| At first glance, this seems like one of the more interesting projects to come out of Facebook AI. Justification: In the future, AI models will increasingly become interwoven with tech. It's not going to be so much "AI programming" as just "programming". That raises an interesting question – one that has bothered me for a long time: Who owns copyright on training data? As we saw with Clearview AI, a lot of data is being used without consent or even knowledge of the creators. And it's extremely hard to detect this usage, let alone enforce rights on it. I might be misunderstanding this work, but it seems like this would give you the ability to mark your digital data in such a way that you could prove it was later used in a model. Unfortunately, it's not that simple. You don't have access to the models (normally). And I'm betting that this work is somehow domain-specific, meaning you can't really come up with a generalized marker to imprint on all your data.

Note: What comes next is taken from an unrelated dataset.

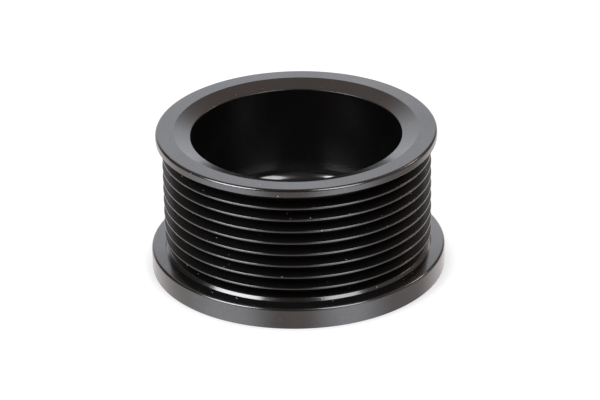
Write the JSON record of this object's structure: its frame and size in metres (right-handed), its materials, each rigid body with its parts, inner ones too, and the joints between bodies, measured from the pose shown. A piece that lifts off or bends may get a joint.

But this implies you might be able to mark your data with many such markers, in hopes that one of them will later be triggered: We also designed the radioactive data method so that it is extremely difficult to detect whether a data set is radioactive and to remove the marks from the trained model. The flipside is interesting, too: This might give companies yet another way of tracking users. Now you can check whether a given user was in your model's actual training set, and if not, fine-tune the model on the fly. Looking forward to seeing what comes of this. |
In this case, wouldn't such a marker be able to be detected by looking at images of the same class and seeing if there are any common perturbation across them, adjusting the images by the common perturbation , and then training the neural network? Even if there isn't such a common perturbation across them, adjusting them by the false flag common perturbation generated shouldn't be any more destructive than this method would be.
If there was a way to make it dependent upon the initial image and the class, that would be much harder to detect, but would such a method be possible to detect since all images within a class would not have the common perturbation?